Status: NEW → RESOLVED
Closed: 14 years ago
Resolution: --- → WONTFIX
Status: RESOLVED → VERIFIED
That unfortunate - I was hoping that we could encapsulate WebVTT into Ogg through the use of Kate and then support in-band captions/subtitles/etc from within Ogg. This patch would provide almost all that is required for that already. It would need to be updated for the current codebase though.
If I understand you correctly, wouldn't taking that approach that only provide WebVTT support for the Ogg backend? Which would mean if we uesd Kate we'd effectively be carrying two WebVTT implementations - Kate's for Ogg support and ours for other backends.
How do you plan to include WebVTT into Ogg? Are you planning on making your own mapping? Or are you planning on working with the Xiph community to put WebVTT into Ogg? Are you already working on an implementation for how to encapsulate WebVTT in Ogg?
My questions about WebVTT in Ogg via Kate were about the presentation of the subtitles rather than how the WebVTT data is embedded in the file itself.

Any cross-backend implementation in the browser is likely to use whatever means provided by the container libraries to extract the WebVTT data and then have the browser use that data to render. ie. I wouldn't use Kate to render the subtitles and return the burnt-in video+subtitle image to us. Possibly I misunderstood what you were suggesting in comment 32.

I haven't got any plans to work out how to encapsulate WebVTT in Ogg. I would defer to more Ogg experienced people than myself for that.
Oh, there is a misunderstanding. What I referred to was Kate as a mapping of text tracks into Ogg. Think of it like Theora as the codec for video - Kate is the codec for text.
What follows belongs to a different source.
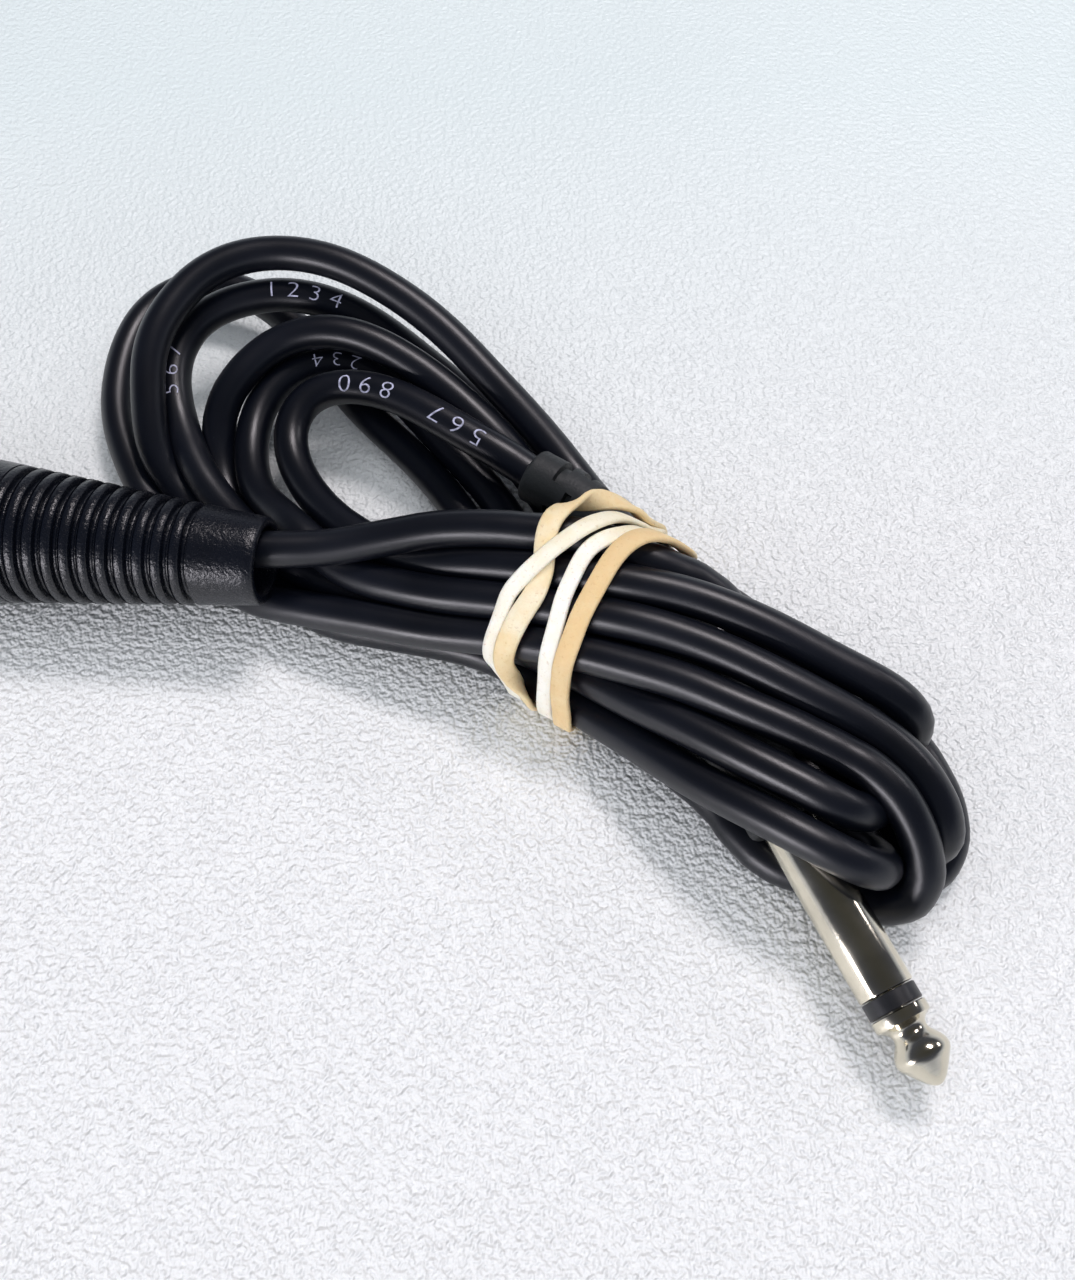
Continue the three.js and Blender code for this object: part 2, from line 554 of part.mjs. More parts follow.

There is also a library called libkate, which together with a library called libtiger does the rendering. But you don't need to use libtiger for rendering - in fact, in a browser environment, libtiger makes no sense (and if I understand correctly, the patch did not use libtiger). When adapted, you could use libkate to extract the WebVTT data, which is what the attached patch did IIUC. But if you are unhappy about that patch, then of course you can also do your own codebase.